Warke is Augusta's chairman and Clark is a board member.

Pace dismissed that complaint as mudslinging, while not responding to it in detail. U.S. and British Columbia securities officials have not responded publicly to the complaints.

The new complaint said that Rosemont Copper - and Augusta before Rosemont Copper formed in 2007 - has answered "no" seven years on an Arizona Corporation Commission disclosure form to the question of whether any Rosemont officer, director, trustee or incorporator had more than a 20 percent interest in another company that had been placed in bankruptcy.

The complaint said Canadian records show that Warke and Clark were officers of West Coast Plywood Co. Ltd., which went into bankruptcy in July 1995.

Besides calling into question Rosemont Copper's incorporation and credibility, the failures to disclose, if done knowingly, are potential felonies, the complaint said.

State incorporation law makes a reference to bankruptcy disclosures that strongly suggests but doesn't say explicitly that the disclosure is required (see box on Page A13). Environmentalist attorney Rabago acknowledged it is not "artfully worded." But Rabago said the ACC form makes the disclosure requirement clear.

"There's no way that someone could read that form and say 'I'm not required,' " Rabago said.

Pace said the company is generally very open, adding, "Our research and studies to show the many years of preparation about the Rosemont Copper project are all available on our website. The financial and legal preparations to develop and build this $1 billion project meet all legal and fiscal regulations. This is a frivolous complaint."

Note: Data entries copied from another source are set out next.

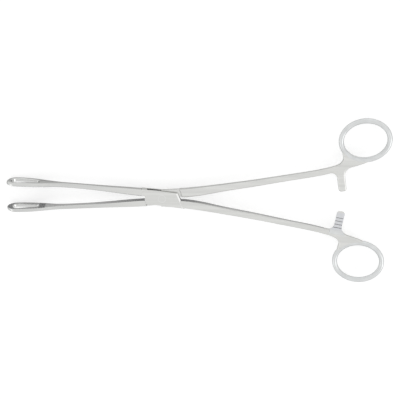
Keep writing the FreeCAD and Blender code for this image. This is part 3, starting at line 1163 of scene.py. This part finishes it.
    def grooves(self, rows: RowOfCuts, steel: bpy.types.Material) -> bpy.types.Object:
        """Row of V cutters across the gripping face.

        Args:
            rows: Tree that repeats the cutter.
            steel: Finish of the grooves, the painted shade of the inner side.

        Returns:
            The cutters, as one object.
        """
        s = self.sizes
        half = (s.groove_pitch - s.groove_land) / 2
        x = -s.reach + s.groove_pitch / 2
        y = self.grip(x)
        section = [Vector((x - half, y, 0)), Vector((x, y - s.cutter_spare, 0)), Vector((x + half, y, 0)),
                   Vector((x, y + s.groove_depth, 0))]
        cutter = prism("groove", section, Vector((0, 0, 4 * s.loop_half_width)))
        step = Vector((s.groove_pitch, self.grip(x + s.groove_pitch) - y, 0))
        return rows.repeat(cutter, int(s.groove_row / s.groove_pitch), step, steel)


@dataclass
class FingerRing:
    """Oval finger ring.

    Attributes:
        sizes: Sizes of the ring.
        path_steps: Steps round the ring.
        section_steps: Steps round its section.
    """

    sizes: RingSizes = field(default_factory=RingSizes)
    path_steps: int = 160
    section_steps: int = 40

    def spot(self, angle: float, offset: float) -> np.ndarray:
        """Point of the ring's plan.

        Args:
            angle: Angle from the ring's long axis, in degrees.
            offset: Distance outside the edge of the hole.

        Returns:
            The point.
        """
        s = self.sizes
        turn = math.radians(s.tilt)
        along = np.array((math.cos(turn), math.sin(turn))) * (s.hole_half_length + offset)
        across = np.array((-math.sin(turn), math.cos(turn))) * (s.hole_half_width + offset)
        at = math.radians(angle)
        return np.array((s.centre_x, s.centre_y)) + along * math.cos(at) + across * math.sin(at)

    def build(self, band: OvalBand, steel: bpy.types.Material) -> bpy.types.Object:
        """Builds the ring, closed and in millimetres.

        Args:
            band: Tree that sweeps the band.
            steel: Finish of the ring.

        Returns:
            The ring.
        """
        s = self.sizes
        start = bpy.data.objects.new("ring", bpy.data.meshes.new("ring"))
        bpy.context.scene.collection.objects.link(start)
        half_band = s.band / 2
        return run_tree(start, band.tree, {
            "Path Radii": (s.hole_half_length + half_band, s.hole_half_width + half_band, 1.0),
            "Section Radii": (half_band, s.thickness / 2, 1.0),
            "Centre": (s.centre_x, s.centre_y, 0.0),
            "Turn": (0.0, 0.0, math.radians(s.tilt)),
            "Path Steps": self.path_steps,
            "Section Steps": self.section_steps,
            "Steel": steel,
        })


@dataclass
class Handle:
    """Handle shank with its web and its ratchet arm.

    Attributes:
        ring: The ring that the web leads to.
        sizes: Sizes of the handle.
        lock: Sizes of the lock at its root.
        flank_share: How far a face has to point to the other handle to get the inner side's painted shade.
        round_growth: Growth of the edge round with the distance from the metal that hides its end.
        path_steps: Steps of the inner and of the outer edge.
        closing_steps: Points of the end that lies inside the ring's band.
    """

    ring: FingerRing
    sizes: HandleSizes = field(default_factory=HandleSizes)
    lock: LockSizes = field(default_factory=LockSizes)
    flank_share: float = 0.97
    round_growth: float = 0.7
    path_steps: int = 320
    closing_steps: int = 24

    def share(self, x: float) -> float:
        """Share of the way along the shank at x."""
        return (x - self.sizes.root_reach) / (self.sizes.end_reach - self.sizes.root_reach)

    def centre(self, x: float) -> float:
        """Middle line of the shank.

        Args:
            x: Place along the forceps.

        Returns:
            Its place across the forceps.
        """
        s = self.sizes
        start = -self.lock.centre_clearance - s.root_width / 2
        share = self.share(x)
        return start - (s.end_drop + start) * share + 4 * s.bow * share * (1 - share)

    def width(self, x: float) -> float:
        """Width of the shank.

        Args:
            x: Place along the forceps.

        Returns:
            The width there.
        """
        s = self.sizes
        share = self.share(x)
        root = s.root_width * 2 * (share - 0.5) * (share - 1)
        return root + s.middle_width * 4 * share * (1 - share) + s.end_width * 2 * share * (share - 0.5)

    def half_height(self, x: float) -> float:
        """Half the shank's thickness at x."""
        s = self.sizes
        return s.root_thickness / 2 - (s.root_thickness - s.end_thickness) / 2 * self.share(x)

    def ahead(self) -> np.ndarray:
        """Direction from the foot of the arm to its tip."""
        lean = math.radians(self.sizes.arm_lean)
        return np.array((math.sin(lean), math.cos(lean)))

    def aside(self) -> np.ndarray:
        """Direction across the arm, towards the ring."""
        return np.array((self.ahead()[1], -self.ahead()[0]))

    def arm_spot(self, y: float) -> np.ndarray:
        """Point on the middle line of the arm.

        Args:
            y: Its place across the forceps.

        Returns:
            The point.
        """
        s = self.sizes
        base = self.centre(s.arm_x)
        return np.array((s.arm_x, base)) + self.ahead() * ((y - base) / self.ahead()[1])

    def cut_of(self, path: np.ndarray, edge: np.ndarray) -> tuple[int, np.ndarray]:
        """Where a path crosses one side of the arm.

        Args:
            path: Points of the path.
            edge: A point on that side.

        Returns:
            Number of the last point before the crossing, and the crossing.
        """
        beside = (path - edge) @ self.aside()
        at = int(np.argmax((beside[:-1] < 0) & (beside[1:] >= 0)))
        share = beside[at] / (beside[at] - beside[at + 1])
        return at, path[at] + (path[at + 1] - path[at]) * share

    def outline(self) -> tuple[np.ndarray, np.ndarray]:
        """Outline of shank, web and arm seen from above.

        Returns:
            Its points, anticlockwise, and the share of the edge round at each point.
        """
        s = self.sizes
        spots = [s.root_reach + (s.end_reach - s.root_reach) * share for share in (0, 0.25, 0.5, 0.75, 1)]
        clear = self.lock.centre_clearance
        inner = [(0.0, -clear - s.root_dip)] + [(x, self.centre(x) + self.width(x) / 2) for x in spots]
        outer = [(0.0, -clear - s.root_width)] + [(x, self.centre(x) - self.width(x) / 2) for x in spots]
        band = self.ring.sizes.band
        depth = band * (1 - s.web_depth_share)
        top = self.ring.spot(s.web_top_angle, band)
        inner += [tuple((np.array(inner[-1]) + top) / 2 + (0.0, s.web_swell)), tuple(top),
                  tuple(self.ring.spot(s.web_top_end_angle, depth))]
        start = np.array(outer[-1])
        turn = self.ring.spot(s.web_notch_angle, depth) - start
        outer += [tuple(start + turn * shares) for shares in (*s.web_neck, (1.0, 1.0))]
        inner_path = spline_through(inner, self.path_steps)
        outer_path = spline_through(outer, self.path_steps)
        ahead = self.ahead()
        aside = self.aside()
        tip = self.arm_spot(s.arm_tip_y)
        pieces = []
        for side, foot_round in ((-1, s.shank_foot_round), (1, s.ring_foot_round)):
            edge = tip + aside * (side * s.arm_width / 2)
            at, foot = self.cut_of(inner_path, edge)
            reach = np.linalg.norm(inner_path - foot, axis=1)
            if side < 0:
                keep = int(np.argmax(reach < foot_round))
                root = inner_path[:keep]
            else:
                near = reach < foot_round
                keep = len(near) - int(np.argmax(near[::-1]))
                end = inner_path[keep:]
            leave = inner_path[keep - 1 if side < 0 else keep]
            rounded = corner(leave, foot, foot + ahead * foot_round)
            top_corner = corner(edge - ahead * s.arm_tip_round, edge, edge - aside * (side * s.arm_tip_round))
            pieces += [rounded[1:], top_corner] if side < 0 else [top_corner[::-1], rounded[::-1][:-1]]
        angles = np.linspace(s.web_top_end_angle, s.web_notch_angle, self.closing_steps)
        closing = np.array([self.ring.spot(angle, band / 2) for angle in angles])
        loop = np.concatenate([root] + pieces + [end, closing, outer_path[::-1]])
        hidden = np.concatenate([closing, [inner_path[0], outer_path[0]]])
        away = np.linalg.norm(loop[:, None] - hidden[None], axis=2).min(axis=1)
        return loop[::-1], np.clip(self.round_growth * away / s.edge_round, 0.0, 1.0)[::-1]

    def across_arm(self, name: str, profile: Sequence[tuple[float, float]]) -> bpy.types.Object:
        """Bar across the arm.

        Args:
            name: Name of the bar.
            profile: Distance along the arm from its ramp, and height, of each corner.

        Returns:
            The bar.
        """
        foot = self.arm_spot(self.sizes.ramp_y)
        corners = [Vector((*(foot + self.ahead() * run), height)) for run, height in profile]
        return prism(name, corners, Vector((*self.aside(), 0.0)) * (2 * self.sizes.arm_width))

    def build(self, rows: RowOfCuts, steel: bpy.types.Material, ground: bpy.types.Material,
              flank: bpy.types.Material, cool: bpy.types.Material) -> bpy.types.Object:
        """Builds the handle, closed and in millimetres.

        Args:
            rows: Tree that repeats the teeth's cutter.
            steel: Finish of the handle.
            ground: Finish of the arm's ground face and teeth.
            flank: Painted shade of the side that faces the other handle: a darker steel.
            cool: Finish of the ramp at the arm's foot.

        Returns:
            The handle.
        """
        s = self.sizes
        outline, shares = self.outline()
        handle = rounded_plate("handle", outline, self.half_height, s.edge_round, shares)
        handle.data.materials.append(steel)
        # painted shade on the side that faces the other handle
        paint_where(handle, flank, lambda side: (
            side.normal.y > self.flank_share and side.center.x < s.end_reach))
        face = -s.face_clearance
        slant = 1 / self.ahead()[1]
        tip = (s.arm_tip_y - s.ramp_y) * slant
        past = tip + s.cutter_spare
        top = s.root_thickness
        ramp_top = -s.ramp_run * top / (s.end_thickness / 2)
        room = self.across_arm("arm_room", [(0, face), (past, face), (past, top), (ramp_top, top)])
        room = with_walls(room, ground, cool)
        bevel = self.across_arm("arm_bevel", [
            (tip - s.arm_tip_bevel, face), (past, face), (past, face - past), (tip, face - s.arm_tip_bevel)])
        tooth_wall = (s.first_tooth_y - s.ramp_y) * slant
        toe = tooth_wall - s.tooth_pitch + s.tooth_land
        over = face + s.tooth_spare
        tooth = self.across_arm("tooth", [
            (tooth_wall, over), (tooth_wall, face - s.tooth_depth), (toe, face), (toe, over)])
        teeth = rows.repeat(tooth, s.tooth_count, Vector((*self.ahead(), 0.0)) * -s.tooth_pitch, ground)
        return combine(handle, [room, bevel, teeth], Merge.CUT)


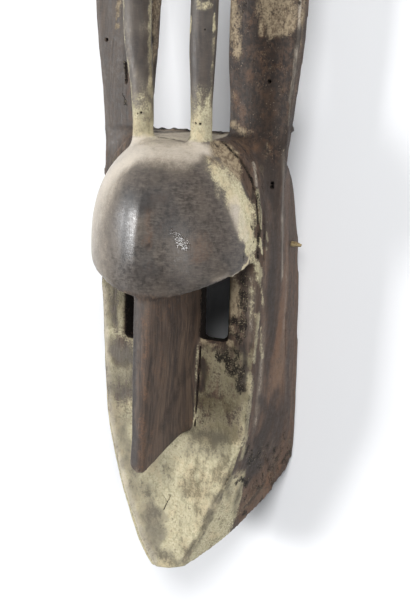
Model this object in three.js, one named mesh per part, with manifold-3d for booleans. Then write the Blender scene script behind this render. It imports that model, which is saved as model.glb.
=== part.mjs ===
// A carved wooden face mask with a domed forehead, a blade of a nose, two horns and two ears,
// lying on its back edge with the face up.
// Millimetres. X is the viewer's right, Y runs from the chin to the ears, Z points out of the face.
// While it is being carved, Y = 0 is the end of the chin and Z = 0 is the flat plane of the face.
// At the end everything is moved so that the origin is the middle of the mask's footprint.
import * as THREE from 'three';
import { mergeVertices } from 'three/addons/utils/BufferGeometryUtils.js';
import Module from 'manifold-3d';

const wasm = await Module();
wasm.setup();

// The face's flat plane, the ridge along each side wall and the back edge, from the chin upwards:
// height, half width of the face on the right and on the left, half width of the ridge on the right and on
// the left, the ridge's depth behind the face, half width of the back edge
const wallStations = [
    [0, 15, 15, 60, 60, 80, 69],
    [12, 22, 22, 69, 69, 80, 79],
    [29, 31, 31, 76, 76, 80, 85],
    [53, 42, 41, 82, 82, 80, 90],
    [77, 53, 50, 84.5, 84, 80, 91],
    [97, 60.5, 56.5, 86.5, 85, 80, 91],
    [112, 66.8, 61, 88.5, 87, 78, 92],
    [135, 73.8, 67, 91.5, 89, 74, 92.5],
    [160, 78.4, 70.5, 92.8, 90, 66, 92],
    [200, 81, 74, 92.6, 90, 55, 91],
    [240, 83, 77, 92.8, 90, 45, 89.5],
    [285, 86, 80, 93.4, 91, 36, 88],
    [330, 86.5, 83, 94, 93, 29, 84.8],
    [372, 81, 80, 93.5, 96, 28, 79.5],
    [398, 72, 72, 94, 96.5, 28, 76],
    [414, 59, 59, 95, 96.8, 28, 74.5],
    [432, 30, 30, 95.5, 97, 28, 73],
];
const wallSteps = 30;
const blockTop = 432;

// Side view of the mask without horns and ears
const backDepth = 96;
const chinEdgeDepth = 6;
const jawCorner = { height: 100, round: 14 };
const nape = { start: 350, end: 405, napeward: 30, earward: 6, lowZ: -84 };
const crown = { backHeight: 425.5, frontHeight: 420, frontZ: 28 };

// Walls
const wallThickness = 14;
const shoulderThickness = 30;
const faceThickness = 18;

// Forehead dome
const dome = {
    middleX: -1, halfWidth: 82, depth: 74, top: 427, widestHeight: 322, fullestHeight: 345,
    roundness: 2.2, keel: 2.5, behindFace: 16,
};
const brow = { height: 281, rise: 33, depthLoss: 8 };
const domeColumns = 36;
const domeRows = 14;
const domeHollow = { radii: new THREE.Vector3(60, 48, 54), centre: new THREE.Vector3(0, 356, -6) };

// Nose blade: its section under the brow and at its tip
const nose = { top: 304, rootHeight: 149, tipHeight: 112.5, depth: 65, underCurve: 1.15 };
const noseTopSection = { rootHalf: 27, right: 11.2, left: -14.2 };
const noseTipSection = { rootHalf: 24, right: 6, left: -11.5 };

// Eye holes: inner edge, outer edge at the front and at the back, and both ends
const rightEye = { side: 1, inner: 27, outerFront: 57, outerBack: 48, bottom: 234, top: 300 };
const leftEye = { side: -1, inner: 27, outerFront: 54, outerBack: 48, bottom: 226, top: 300 };

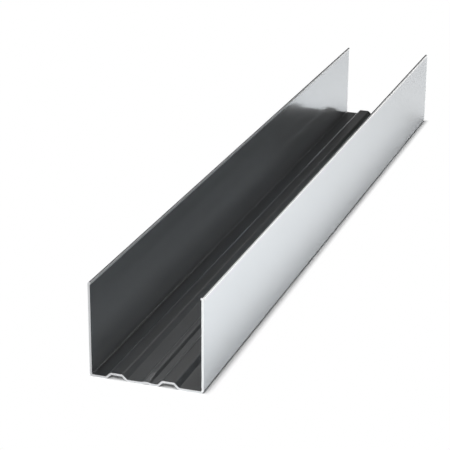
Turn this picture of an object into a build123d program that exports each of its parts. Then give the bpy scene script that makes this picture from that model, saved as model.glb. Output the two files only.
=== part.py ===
"""Metal stud track: a short length of U channel, cold formed from galvanised steel strip.

One piece of bent sheet. It lies on its web with the open side up. X runs across the web,
Y along the length and Z up the flanges. The origin is under the middle of the web.
"""

import os

from build123d import *

os.makedirs("parts", exist_ok=True)

# Overall sizes, in millimetres, outside to outside
length = 400.0
web_width = 50.0
flange_height = 42.0
thickness = 0.9

# Bends between the web and the flanges, radius on the inside
corner_bend = 0.5

# Small lip that stiffens the free edge of each flange. It is folded hard over: the fold is
# sharp inside and pressed round outside, and the strip's own edge is rolled round.
lip_stand = 0.4
lip_outer_round = 0.6
lip_edge_round = 0.3

# Two stiffening ribs, pressed up into the channel on either side of the middle
rib_height = 2.0
rib_foot_width = 9.4
rib_crest_width = 5.4
rib_bend = 0.4
left_rib_offset = 13.1
right_rib_offset = 9.7

# Narrow bead along the middle of the web, which runs out to a faint step at both cut ends
bead_height = 1.05
bead_end_height = 0.28
bead_foot_width = 4.2
bead_crest_width = 2.1
bead_bend = 0.3
bead_runout = 8.0
bead_margin = 0.6

# Faces of the sheet that the section is drawn from
inner_face = web_width / 2 - thickness
web_top = thickness
lip_underside = flange_height - thickness
strip_half = bead_foot_width / 2 + bead_margin


def rib_points(centre, foot_width, crest_width, height):
    """Four bends of one rib, on the upper face of the web, from left to right."""
    return [
        (centre - foot_width / 2, web_top),
        (centre - crest_width / 2, web_top + height),
        (centre + crest_width / 2, web_top + height),
        (centre + foot_width / 2, web_top),
    ]


def rib_radii(bend):
    """Radii of those bends on the upper face: tight at the feet, wide over the crest."""
    return [bend, bend + thickness, bend + thickness, bend]


# The whole section is one line, the inside face of the sheet, from lip to lip. Its first and
# last bends are the sharp folds of the lips.
section_points = [
    (-inner_face + lip_stand, lip_underside),
    (-inner_face, lip_underside),
    (-inner_face, web_top),
    *rib_points(-left_rib_offset, rib_foot_width, rib_crest_width, rib_height),
    *rib_points(right_rib_offset, rib_foot_width, rib_crest_width, rib_height),
    (inner_face, web_top),
    (inner_face, lip_underside),
    (inner_face - lip_stand, lip_underside),
]
section_radii = [
    0,
    corner_bend,
    *rib_radii(rib_bend),
    *rib_radii(rib_bend),
    corner_bend,
    0,
]

# Where the bead changes height along the length, and how high it stands there
bead_stations = [
    (length / 2, bead_end_height),
    (length / 2 - bead_runout, bead_height),
    (-length / 2 + bead_runout, bead_height),
    (-length / 2, bead_end_height),
]

with BuildPart() as stud_track:
    # Formed channel, drawn at the far end and run along the length
    with BuildSketch(Plane.XZ.offset(-length / 2)):
        with BuildLine():
            FilletPolyline(*section_points, radius=section_radii)
            offset(amount=thickness, kind=Kind.INTERSECTION, side=Side.RIGHT)
        make_face()

        # Tops of the lips: first the edges of the strip, then the outsides of the folds
        lip_corners = vertices().group_by(Axis.Y)[-1].sort_by(lambda corner: abs(corner.X))
        fillet(lip_corners[:2], radius=lip_edge_round)
        lip_corners = vertices().group_by(Axis.Y)[-1].sort_by(lambda corner: abs(corner.X))
        fillet(lip_corners[-2:], radius=lip_outer_round)
    extrude(amount=length)

    # Flat strip along the middle of the web gives way to the bead
    with BuildSketch(Plane.XZ.offset(-length / 2)):
        with Locations((0, thickness / 2)):
            Rectangle(2 * strip_half, 2 * thickness)
    extrude(amount=length, mode=Mode.SUBTRACT)

    # The bead is formed strip of the same sheet, shallow at the ends
    for station, height in bead_stations:
        with BuildSketch(Plane.XZ.offset(-station)):
            with BuildLine():
                FilletPolyline(
                    (-strip_half, web_top),
                    *rib_points(0, bead_foot_width, bead_crest_width, height),
                    (strip_half, web_top),
                    radius=rib_radii(bead_bend),
                )
                offset(amount=thickness, kind=Kind.INTERSECTION, side=Side.RIGHT)
            make_face()
    loft(ruled=True)

stud_track.part.label = "stud_track"
export_step(stud_track.part, "parts/stud_track.step")
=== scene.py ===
"""Metal stud track: a short length of cold-formed steel U channel on a pale studio floor."""

import math

import bpy
from mathutils import Matrix, Vector

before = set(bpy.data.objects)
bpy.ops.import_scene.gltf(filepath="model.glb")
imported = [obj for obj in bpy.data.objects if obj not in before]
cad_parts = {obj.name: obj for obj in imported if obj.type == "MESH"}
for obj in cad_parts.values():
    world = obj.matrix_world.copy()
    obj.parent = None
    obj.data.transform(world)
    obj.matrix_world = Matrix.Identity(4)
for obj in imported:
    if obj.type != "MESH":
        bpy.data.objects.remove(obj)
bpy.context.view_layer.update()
bpy.ops.object.select_all(action="DESELECT")


# Stud track: one strip of hot-dip galvanised steel, bent to a ribbed U by forming rolls and
# sheared to length. The zinc is skin passed, so it mirrors softly under a broader haze, with
# the ghost of its spangle. The sheared ends show duller, scored steel.
def srgb(code):
    """Linear red, green, blue and alpha of an sRGB hex colour."""
    parts = [int(code[i : i + 2], 16) / 255 for i in (1, 3, 5)]
    return [p / 12.92 if p <= 0.04045 else ((p + 0.055) / 1.055) ** 2.4 for p in parts] + [1.0]


def add_node(tree, kind, settings=None, links=None):
    """A shader node, with its settings, and each named or numbered input linked or set."""
    node = tree.nodes.new(kind)
    for name, value in (settings or {}).items():
        setattr(node, name, value)
    for name, value in (links or {}).items():
        if isinstance(value, bpy.types.NodeSocket):
            tree.links.new(value, node.inputs[name])
        else:
            node.inputs[name].default_value = value
    return node


zinc = bpy.data.materials.new("skin_passed_galvanised_steel")
zinc.use_nodes = True
tree = zinc.node_tree
steel = tree.nodes["Principled BSDF"]
steel.inputs["Metallic"].default_value = 1.0
# The haze is a coat, a broad reflection with a fifth of the light, square on. It stands for
# the oxide on the zinc, but its IOR is above zinc oxide's 2.0. It was fitted mainly because
# the denoised render speckles inside the channel without it.
steel.inputs["Coat Weight"].default_value = 1.0
steel.inputs["Coat Roughness"].default_value = 0.275
steel.inputs["Coat IOR"].default_value = 2.65
place = add_node(tree, "ShaderNodeTexCoord").outputs["Object"]

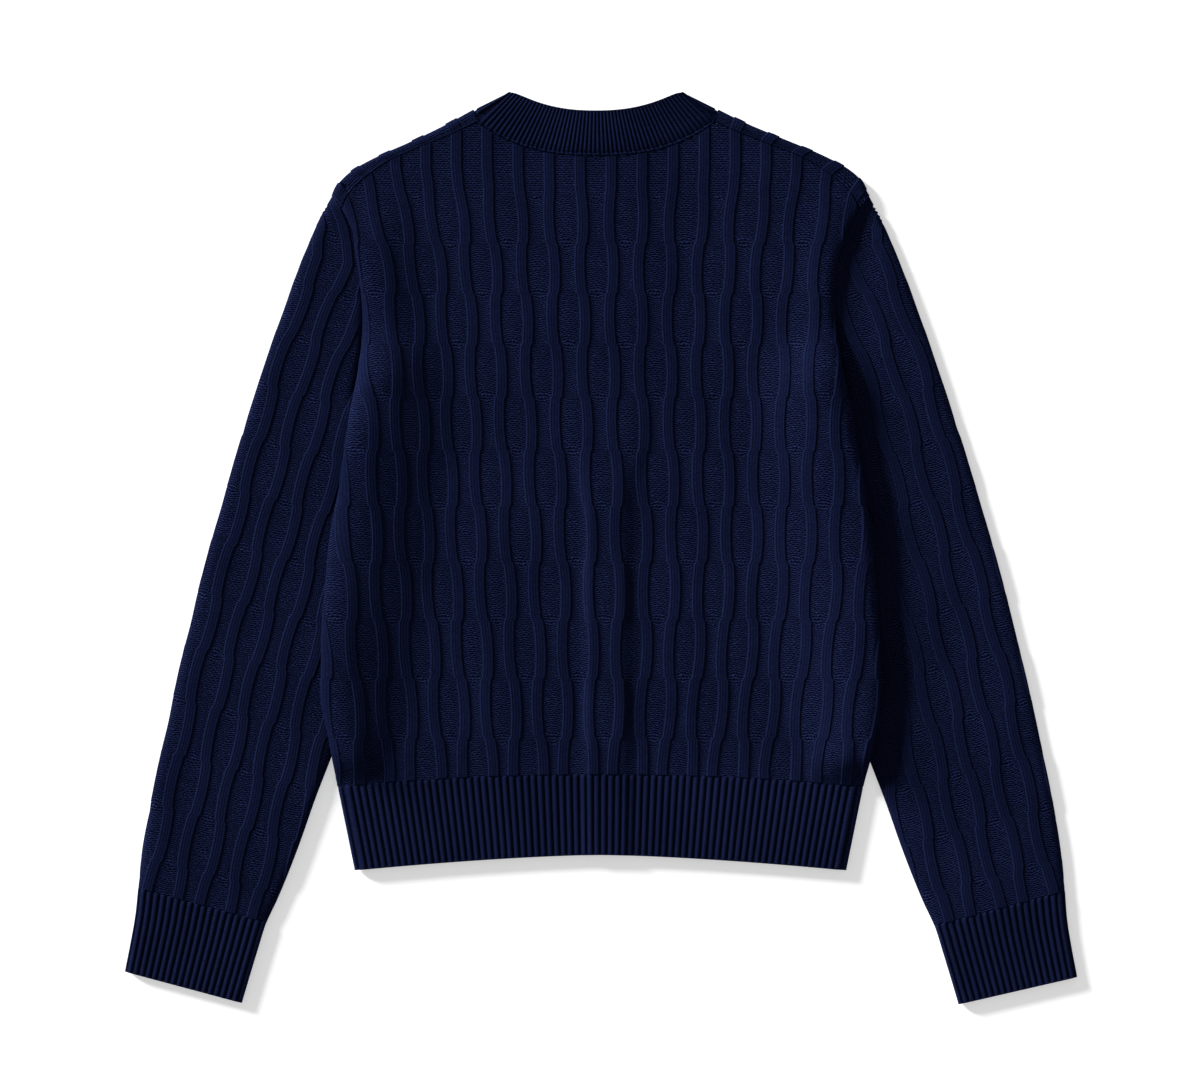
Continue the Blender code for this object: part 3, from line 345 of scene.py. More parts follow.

Arizona law says a company's articles of incorporation must include:

"A brief statement disclosing whether any persons who at the time of its delivery are officers, directors, trustees, incorporators and persons controlling or holding over twenty percent of the issued and outstanding common shares or twenty percent of any other proprietary, beneficial or membership interest in the corporation and who have served in any such capacity or held a twenty percent interest in any other corporation on the bankruptcy or receivership of the other corporation."